Learned ISTA & Learned Coordinate Descent

To address explaining-away phenomena, interaction terms between components are introduced. To implement these terms controlling redundancy amongst the components, the authors design a sequence of feed-forward networks structured so as to be analogous to executing some number of steps of ISTA or a pre-determined number of steps of Coordinate Descent. The use of ISTA versus Coordinate Descent corresponds to two distinct encoders, both of which can be viewed as a "time-unfolded" recurrent network.

Before understanding the rationale behind this approach, we must recognize a few relevant values which are inherently fixed in the process of executing ISTA or Coordinate Descent. The recursive equations iterated over in these procedures can both be re-expressed in terms parameters including a threshold vector [math]\displaystyle{ \, \theta }[/math], a filter matrix [math]\displaystyle{ \, W_e }[/math], and a mutual-inhibition matrix [math]\displaystyle{ \, S }[/math], where these terms are defined differently for the two procedures. Now, instead of using these fully-determined parameter forms and iterating the procedure until it converges, this encoder-driven approach purposes to learn [math]\displaystyle{ \, \theta }[/math], [math]\displaystyle{ \, W_e }[/math], [math]\displaystyle{ \, S }[/math], and then execute only a fixed number of steps of one of these procedures, in order to reduce the total computational cost. Using the available data to adaptively set these parameters allows the corresponding network to handle the issues pertaining to explaining-away.

In Learned ISTA (LISTA), the encoder structure takes the form defined by the recursive update for ISTA (**), iterated for a fixed number of times T. We learn the parameters [math]\displaystyle{ \, W_e }[/math], [math]\displaystyle{ \, \theta }[/math], and [math]\displaystyle{ \, S }[/math] by using stochastic gradient descent to minimize the previously-described squared-error loss for sparse code prediction.

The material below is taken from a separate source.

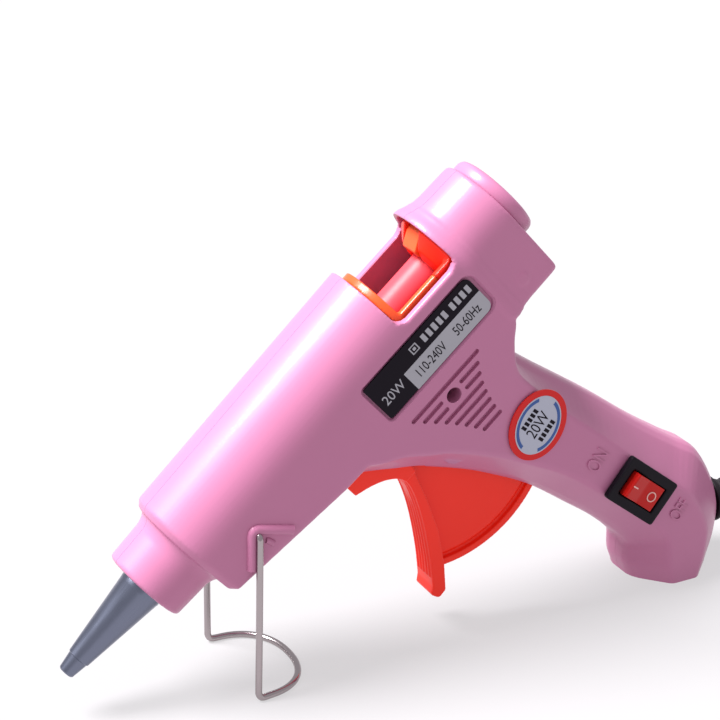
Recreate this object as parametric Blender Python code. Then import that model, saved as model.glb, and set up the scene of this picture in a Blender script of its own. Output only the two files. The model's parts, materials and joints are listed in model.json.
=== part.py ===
"""Small hot-glue gun on its wire stand, as an assembly of separate parts.

Sizes are in millimetres and are turned into metres when a mesh is made. Most parts are drawn in the
gun's own frame: x runs back along the barrel's axis from the nose collar's front face, y across, and z
up at a right angle to the barrel. An empty tilts that frame to the angle at which the gun stands.
Parts that touch the floor or the cord are drawn in the floor frame: z = 0 is the floor, and x = 0 is
near the nose. Its empty moves everything so that the middle of the object's box is at the origin.
"""

import math

import bmesh
import bpy
from mathutils import Matrix, Vector

for old in list(bpy.data.objects):
    bpy.data.objects.remove(old)

MM = 0.001
GAP = 0.3  # between parts that touch
SEAM = 0.15  # half the line between the two shells

# How the gun stands
MIDDLE_X, MIDDLE_Y = 79.557, -0.719  # middle of the object's box, cord left out, in the floor frame
TILT = math.radians(41.43)  # barrel's rise towards the rear
NOSE_X, NOSE_Z = -1.21, 28.35  # the collar's front face on the axis, in the floor frame

# Housing
WALL = 2.0
HALF_WIDTH = 13.85
BARREL_FRONT, BARREL_REAR = 13.8, 99.4
WINDOW_FRONT, WINDOW_FLOOR = 80.4, 4.2
HEAD_REAR = 115.8
COLLAR_BORE = 6.5
STICK_BORE = 3.85  # for a 7 mm glue stick
RING_R = 10.8

# Mechanism
PIVOT = (69.5, -33.5)  # trigger's pivot, x and z
FORK_TIP_Z = -4.0
FORK_IN, FORK_OUT = 4.7, 5.9  # inner and outer y of the trigger's arms
FIN_X, FIN_Z, FIN_R = 66.9, -34.4, 31.7  # the arc of the trigger's fin
TUBE_R = 4.65
CLAMP_PIVOT = (103.2, 8.0)
SPRING_Z = -12.6
STAND_PIVOT = (25.9, -3.9)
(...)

From its definition, we can see that [math]\displaystyle{ \, S }[/math] is shared across the [math]\displaystyle{ T }[/math] time steps, and so we use back-propagation through time to compute the error gradient for gradient descent.

Similarly, in Learned Coordinate Descent (LCoD), the network architecture is defined by the recursive update for Coordinate Descent (omitted for brevity) iterated for a fixed number of time steps. The parameters [math]\displaystyle{ \, W_e }[/math], [math]\displaystyle{ \, \theta }[/math], and S are learned analogous to the procedure for LISTA, except for the technicality that sub-gradients are propagated, resulting from the fact that we search for the component inducing the largest update in the code Z.

Empirical Results

Two sets of experiments were undertaken:

  • The procedures were compared in their performance on exact sparse code inference, using the Berkeley image database.
  • The MNIST digits dataset was used in assessing whether improved error-rates in code-prediction yields superior performance in recognition tasks.

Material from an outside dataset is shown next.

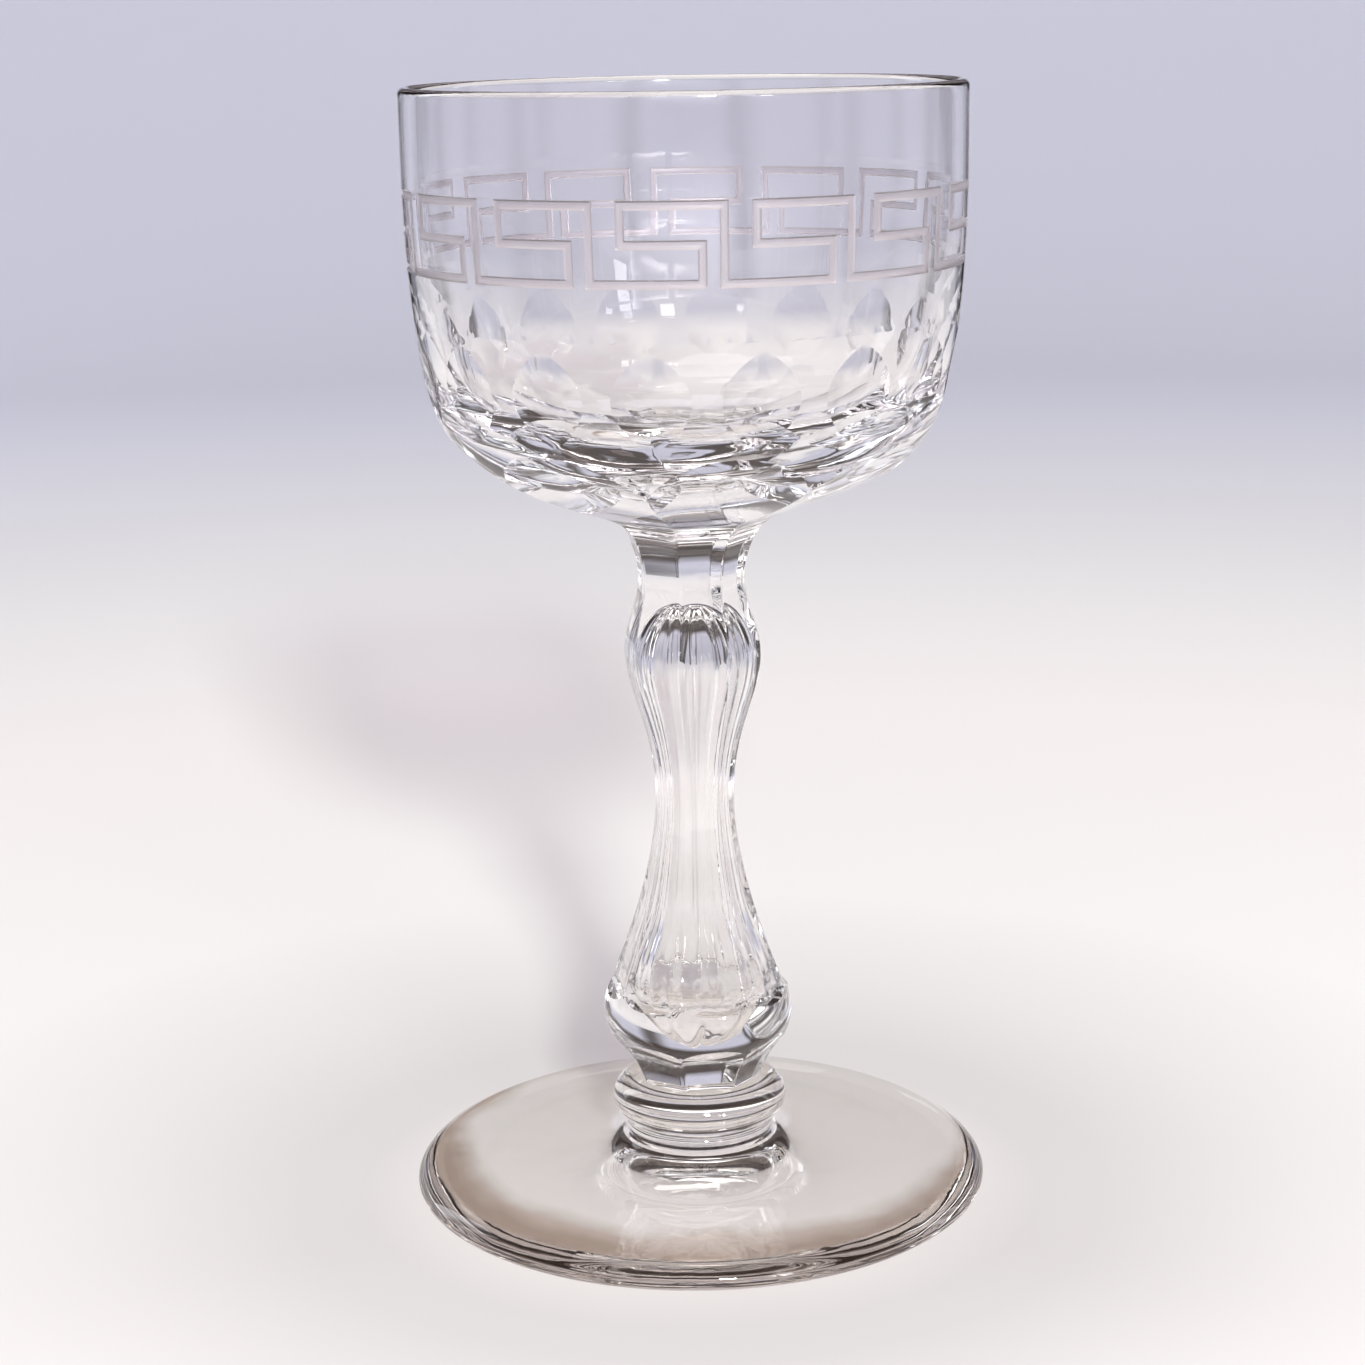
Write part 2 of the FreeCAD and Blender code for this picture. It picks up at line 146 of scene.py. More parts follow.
class Turning:
    """A closed mesh built as rings round the axis. Rings are joined in the order in which the
    section runs, with the glass on its left."""

    def __init__(self):
        self.points = []
        self.faces = []
        self.slots = []

    def add(self, radii, heights, angles):
        """A ring of points; angles in degrees from -Y, rising."""
        angles = np.asarray(angles, float)
        turn = np.radians(FRONT + angles)
        radii = np.broadcast_to(radii, angles.shape)
        heights = np.broadcast_to(heights, angles.shape)
        first = len(self.points)
        self.points.extend(np.stack([radii * np.cos(turn), radii * np.sin(turn), heights], axis=1))
        return np.arange(first, first + len(angles)), angles

    def face(self, corners, slot=0):
        self.faces.append([int(c) for c in corners])
        self.slots.append(slot)

    def join(self, a, b, slots=0):
        """Quads between two rings with the same number of points. slots is one material slot, or
        one for each quad."""
        count = len(a[0])
        slots = np.broadcast_to(slots, (count,))
        for i in range(count):
            j = (i + 1) % count
            self.face((a[0][i], b[0][i], b[0][j], a[0][j]), slots[i])

    def zip(self, a, b, slot=0):
        """Triangles between two rings with different numbers of points."""
        rings = []
        for indices, angles in (a, b):
            wrapped = np.mod(angles, FULL_TURN)
            order = np.argsort(wrapped)
            rings.append((indices[order], wrapped[order]))
        (ia, ta), (ib, tb) = rings
        i = j = 0
        while i < len(ia) or j < len(ib):
            next_a = ta[(i + 1) % len(ia)] + FULL_TURN * ((i + 1) // len(ia))
            next_b = tb[(j + 1) % len(ib)] + FULL_TURN * ((j + 1) // len(ib))
            here_a, here_b = ia[i % len(ia)], ib[j % len(ib)]
            if j >= len(ib) or (i < len(ia) and next_a < next_b):
                self.face((here_a, here_b, ia[(i + 1) % len(ia)]), slot)
                i += 1
            else:
                self.face((here_a, here_b, ib[(j + 1) % len(ib)]), slot)
                j += 1

    def fan_from(self, height, ring, slot=0):
        """Closes a ring from a centre that comes before it in the section."""
        self.points.append(np.array([0.0, 0.0, height]))
        centre = len(self.points) - 1
        count = len(ring[0])
        for i in range(count):
            self.face((centre, ring[0][i], ring[0][(i + 1) % count]), slot)

    def fan_to(self, height, ring, slot=0):
        """Closes a ring to a centre that comes after it in the section."""
        self.points.append(np.array([0.0, 0.0, height]))
        centre = len(self.points) - 1
        count = len(ring[0])
        for i in range(count):
            self.face((ring[0][i], centre, ring[0][(i + 1) % count]), slot)

    def sweep(self, section, angles, ring=None, slot=0):
        """Rings along a section of (radius, height) points. Returns the last ring."""
        for radius, height in section:
            following = self.add(radius, height, angles)
            if ring is not None:
                self.join(ring, following, slot)
            ring = following
        return ring

    def build(self, name, materials):
        mesh = bpy.data.meshes.new(name)
        mesh.from_pydata([Vector(p * MM) for p in self.points], [], self.faces)
        for material in materials:
            mesh.materials.append(material)
        mesh.polygons.foreach_set("material_index", self.slots)
        mesh.polygons.foreach_set("use_smooth", [True] * len(self.faces))
        mesh.set_sharp_from_angle(angle=CREASE)
        mesh.update()
        piece = bpy.data.objects.new(name, mesh)
        bpy.context.scene.collection.objects.link(piece)
        return piece


def even_angles(count, first=0.0):
    return first + np.arange(count) * FULL_TURN / count


# ------------------------------------------------------------------ eight ground sides

RIDGE_ROUND = 0.55             # polishing leaves each ridge this round
# Degrees from a ridge to each column on one side of it, up to the middle of the ground side.
FROM_RIDGE = (0.0, 0.35, 0.7, 1.1, 1.5, 2.0, 2.6, 3.4, 4.6, 6.5, 9.0, 12.0, 15.5, 19.0, 22.5)


def ground_columns():
    """Angles of the columns that carry ground sides, close together at the ridges, and each
    column's turn from the nearest ridge in radians."""
    share = FULL_TURN / SIDES
    offsets = list(FROM_RIDGE) + [share - f for f in FROM_RIDGE[-2:0:-1]]
    angles, turns = [], []
    for side in range(SIDES):
        angles += [RIDGE_ANGLE + side * share + offset for offset in offsets]
        turns += [math.radians(min(offset, share - offset)) for offset in offsets]
    return np.array(angles), np.array(turns)


def ground_radius(flat, turn):
    """Radius of an eight-sided section with rounded ridges: flat is half its size across flats."""
    half = math.pi / SIDES
    centre = (flat - RIDGE_ROUND) / math.cos(half)
    limit = np.arctan2(RIDGE_ROUND * math.sin(half), centre + RIDGE_ROUND * math.cos(half))
    squared = RIDGE_ROUND**2 - (centre * np.sin(turn)) ** 2
    rounded = centre * np.cos(turn) + np.sqrt(np.clip(squared, 0, None))
    return np.where(turn < limit, rounded, flat / np.cos(half - turn))


def grind(turning, ring, flat, starts, ends, rows):
    """Rings down the eight ground sides, along the line down the middle of one of them. starts and
    ends say how far along that line each column begins and stops."""
    angles, turns = ground_columns()
    lengths = lengths_along(flat)
    for row in range(1, rows + 1):
        place = starts + (ends - starts) * row / rows
        radius = ground_radius(np.interp(place, lengths, flat[:, 0]), turns)
        following = turning.add(radius, np.interp(place, lengths, flat[:, 1]), angles)
        turning.join(ring, following)
        ring = following
    return ring


# ------------------------------------------------------------------ materials

STRIA_STRETCH = 0.35           # drawn glass: its striae run up and down
STRIA_SHADE = 0.985            # their colour, against the glass between them
HAZE = {"From Min": 0.55, "From Max": 0.8, "To Min": 0.0, "To Max": 0.03}   # noise to roughness
EDGE_BLEND = 0.35              # how fast the glass turns to its edge-on shade
MATT = (0.34, 0.56)            # roughness of the engraving
MATT_SHADE = 0.88              # its darker patches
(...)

Overall, the results indicate that this proposal to construct encoders from a set of iterations of ISTA or Coordinate Descent yields a significantly-reduced runtime when compared to the pre-existing procedures, at a pre-specified error-rate.

Berkeley Image Database

From this database, 10x10-pixel image patches were randomly drawn to compare (Fast) ISTA with LISTA, and Coordinate Descent with LCoD, in sparse code prediction. Performance was tested on dictionaries of sizes m = 100 and m = 400, using a sparsity penalty of [math]\displaystyle{ \alpha = 0.5 }[/math], and the squared-error loss for the distance between the estimate and the optimal code, as computed by Coordinate Descent.

Figure 1 suggests that, for a small number of iterations, LISTA notably out-performs FISTA here. Furthermore, 18 iterations of FISTA are required to achieve the error-rate produced by 1 iteration of LISTA when m = 100, and 35 iterations when m = 400. This leads the authors to conclude that LISTA is ~20 times faster than FISTA.

Figure 1: Comparison of LISTA and FISTA. Squared-error in code prediction plotted against number of iterations. In the legend, "1x" denotes m = 100, and "4x" for m = 400

Figure 2 indicates that, for a moderately-large number of iterations, LCoD has superior accuracy to Coordinate Descent. When the number of iterations is larger, Coordinate Descent out-performs LCoD, but this can be reversed by initializing matrices with their LCoD values prior to training.

Figure 2: Comparison of LCoD and Coordinate Descent. Squared-error in code prediction plotted against number of iterations. In the legend, "1x" denotes m = 100, and "4x" for m = 400. Open Circles indicate that matrices have been initialized with their LCoD values prior to training

MNIST Digits

Here, the authors examined whether these coding approximations could be effectively applied in classification tasks. Evaluation was conducted using both the entire 28x28-pixel images to create 784-dimensional codes, as well as extracted 16x16-pixel patches for codes with 256 components. In addition to the finding that increasing the number of iterations reduced classification error, it was observed that Learned Coordinate Descent approached the optimal error rate after only 10 iterations.